Interdire l'épandage de pesticides sur 150 mètres près des habitations ? "Une folie", selon le ministre de l'agriculture Didier Guillaume, le 4 septembre 2019. Pourtant, l'idée est défendue par plusieurs associations. La cohabitation est parfois difficile entre riverains et agriculteurs.
Une maison à 15 mètres seulement d’un verger, l'image est apparemment idyllique. C’est pourtant devenu un cauchemar pour Marie-Agnès Michaud, habitante de Nieul, en Haute-Vienne.
Depuis 5 ans, son voisin traite ses pommiers, notamment avec des pesticides. Cette mère de famille a donc peur pour sa santé.
C’est plein de petites contraintes et d'angoisse au quotidien. De l'angoisse par rapport au linge... Peut-on ouvrir les fenêtres le matin ou pas ? Ramasser des fruits du jardin ? Faire un potager ? Pas vraiment... (Marie-Agnès Michaud)
Durant les pulvérisations, la quadragénaire se plaint de l’odeur et de démangeaisons aux yeux. De l’autre côté de la haie, l’agriculteur estime que les produits utilisés sont nécessaires.
Guy Deguingand, exploitant agricole de 27 ans, utilise notamment des fongicides contre les champignons et certains parasites. Elle n'a pas honte de montrer ses produits, qu'il estime peu dangereux pour la santé, "rien à voir avec ce que mon père utilisait dans les années 1970 et 1980 !"
L’exploitant produit près de 30 tonnes de pommes par an. En douze mois, il a effectué cinq traitements chimiques.
Par rapport à la loi, il n'y a pas vraiment d'obligation. Nous avons signé une charte avec la voisine, qui n'est contraignante. Nous avons aussi installé une haie. D'ici à ce qu'elle pousse, la parcelle la plus proche de l'habitation est uniquement traité au pulvérisateur à main. (Guy Deguingand, agriculteur)
L'agriculteur respecte également la réglementation par rapport au vent : pas de traitement dès que la brise fait bouger les feuilles des arbres. "Ce serait de toute façon une perte d'argent si les produits s'envolaient chez les voisins", précise le professionnel.

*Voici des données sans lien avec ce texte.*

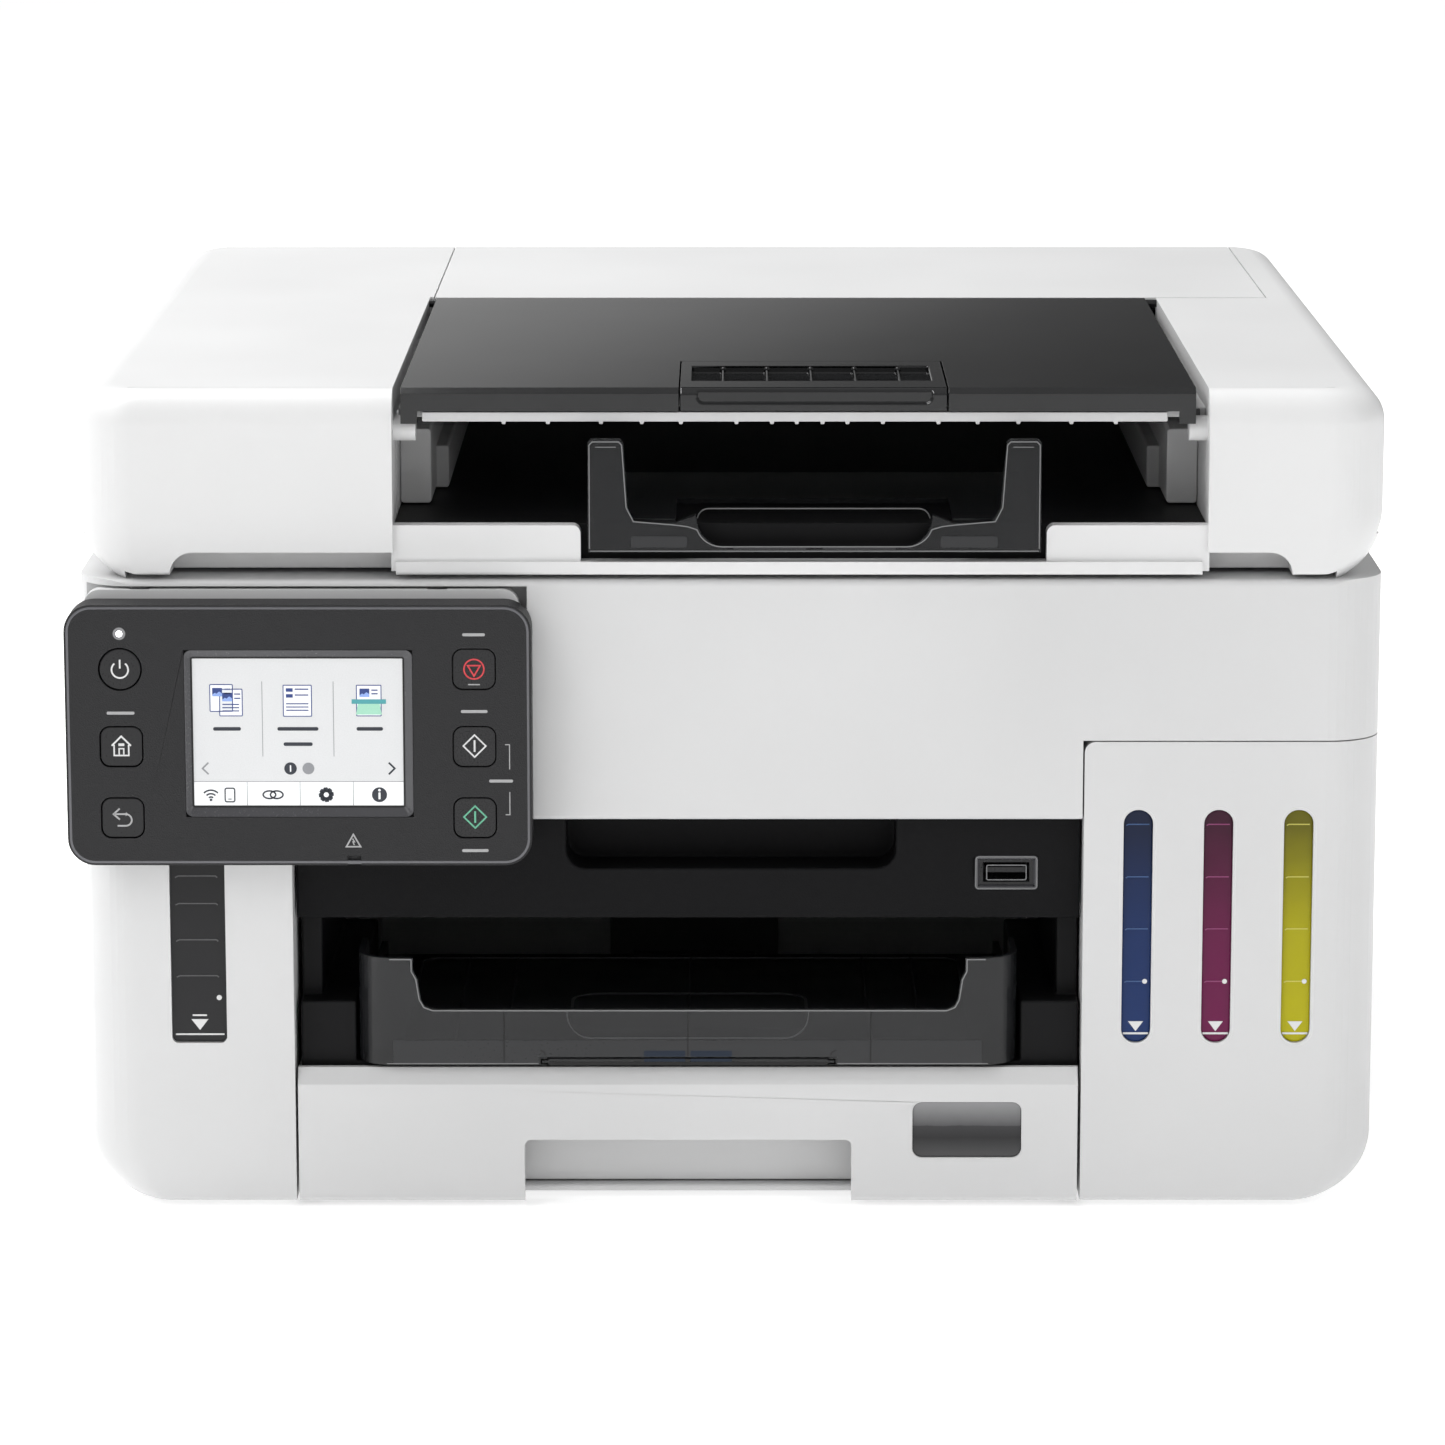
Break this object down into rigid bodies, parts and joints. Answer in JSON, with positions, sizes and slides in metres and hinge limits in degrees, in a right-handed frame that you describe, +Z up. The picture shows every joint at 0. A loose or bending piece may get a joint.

Des mesures qui lui semblent suffisantes. Pour lui comme pour la Chambre d’agriculture, 150 mètres entre habitations et zones traitées : c’est exagéré.
“C’est un principe de précaution qui est complétement idiot. Aujourd'hui, il y a quand même une maîtrise des produits phytosanitaires”, affirme Bertrand Venteau, président de la Chambre d’agriculture de la Haute-Vienne.

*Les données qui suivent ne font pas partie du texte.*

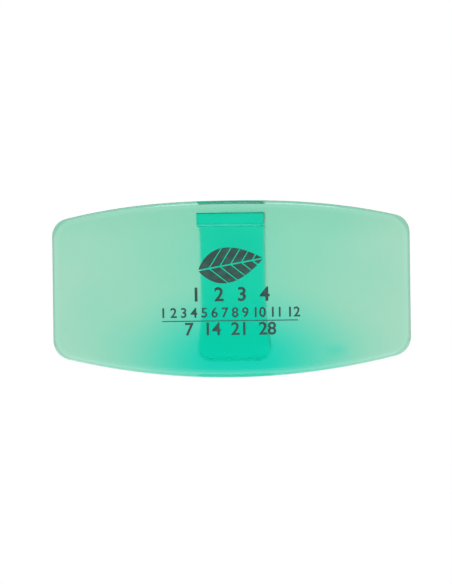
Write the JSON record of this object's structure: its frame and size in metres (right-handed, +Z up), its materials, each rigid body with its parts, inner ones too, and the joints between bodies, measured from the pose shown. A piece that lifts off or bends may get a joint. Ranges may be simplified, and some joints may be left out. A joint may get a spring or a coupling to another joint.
{
  "type": "clip-on toilet rim deodorizer",
  "caption": "Wide bowed panel of see-through scented EVA with arched long edges and rounded corners, hung over a rim by a strap hook moulded on its back that widens towards its tail.",
  "frame": {"origin": "middle of the hook's flat underside, where it sits on the rim", "axes": "+X to the right along the panel, +Y back from the panel towards the hook's leg, +Z up; the printed front faces -Y"},
  "size_m": [0.112, 0.025, 0.0552],
  "materials": {
    "eva": "see-through mint-green EVA with a soft satin skin, deeper teal where it is thick",
    "ink": "thin dark grey-green pad print"
  },
  "bodies": {
    "root": {"bowl_clip": "eva"}
  },
  "joints": []
}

Les citoyens quand ils repeignent leurs chambres, qu'ils utilisent des produits ménagers ou qu'ils tuent des guêpes, c'est beaucoup plus dangereux que l'épandage de produits réalisé par les agriculeurs (Bertrand Venteau)
Pourtant les associations continuent d'alarmer sur les dangers des pesticides, à la fois sur la santé et sur l'environnement.

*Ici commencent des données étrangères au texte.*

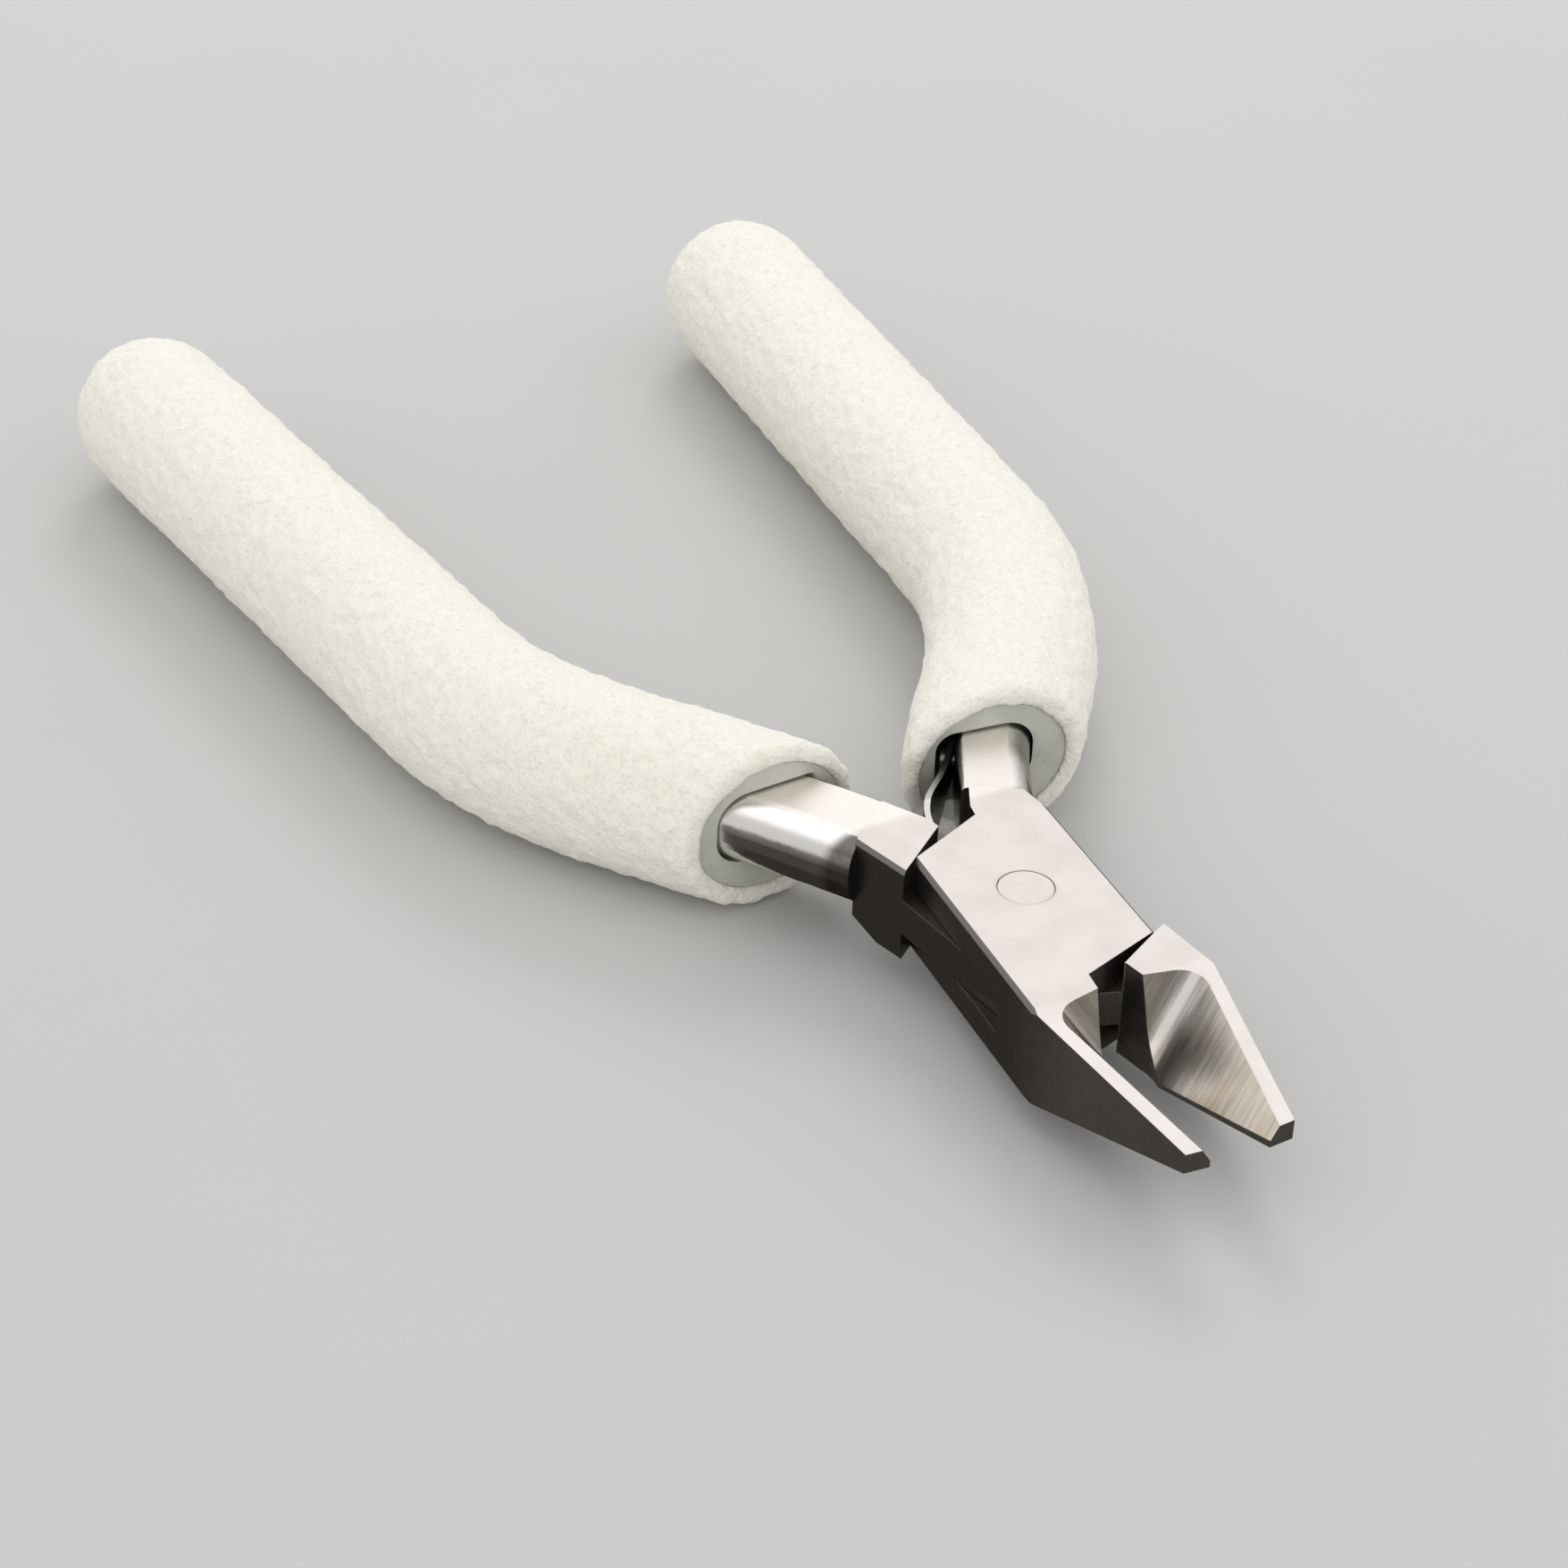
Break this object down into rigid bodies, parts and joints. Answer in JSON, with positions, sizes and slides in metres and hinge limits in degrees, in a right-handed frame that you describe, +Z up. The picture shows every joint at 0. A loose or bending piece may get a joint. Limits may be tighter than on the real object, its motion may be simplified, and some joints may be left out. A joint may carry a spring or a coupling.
{
  "type": "sprue nippers",
  "caption": "Precision side cutters for model sprues: flush-ground box-joint jaws, leaf return spring and thick foam grips, standing open.",
  "frame": {"origin": "on the pivot axis, at the underside of the joint", "axes": "+Y runs forwards to the cutting tips along the line that halves the angle between the levers, +Z runs up along the pivot out of the joint's top face, and +X points to lever A's jaw"},
  "size_m": [0.0696, 0.1316, 0.0134],
  "materials": {
    "ground_steel": "satin, ground on every face, with coarse grinding lines in the jaw hollows",
    "pin_steel": "satin, ground flush with the joint's faces",
    "spring_steel": "smooth rolled sheet with bright cut edges",
    "rivet_steel": "satin",
    "sleeve_plastic": "smooth pale grey-green moulded plastic",
    "grip_foam": "cream closed-cell foam with a fine pebbled skin"
  },
  "bodies": {
    "lever_a_body": {"lever_a": "ground_steel", "pivot_pin": "pin_steel", "spring_rivet": "rivet_steel", "sleeve_a": "sleeve_plastic", "foam_grip_a": "grip_foam"},
    "lever_b_body": {"lever_b": "ground_steel", "sleeve_b": "sleeve_plastic", "foam_grip_b": "grip_foam"},
    "leaf_body": {"leaf_spring": "spring_steel"}
  },
  "joints": [
    {"name": "main_pivot", "type": "hinge", "parent": "lever_a_body", "child": "lever_b_body", "pos_m": [0, 0, 0.00385], "axis": [0, 0, 1], "range_deg": [-9.6, 0], "stiffness_Nm_per_rad": 0.6, "springref_deg": 5.73},
    {"name": "leaf_rock", "type": "hinge", "parent": "lever_a_body", "child": "leaf_body", "pos_m": [-0.00673, -0.02181, 0.00385], "axis": [0, 0, 1], "range_deg": [0, 7.6]}
  ],
  "couplings": [
    {"joint": "leaf_rock", "follows": "main_pivot", "ratio": -0.79}
  ]
}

Toutes les études scientifiques montrent un effet de contamination en fonction de la distance. Si les scientifiques retenaient la distance préconisée dans les études, on parlerait de plusieurs centaines de mètres pour protéger les populations. (Pierre-Michel Périnaud, président de l'association Alerte des Médecins sur les Pesticides)
Le débat public est encore loin d’être tranché.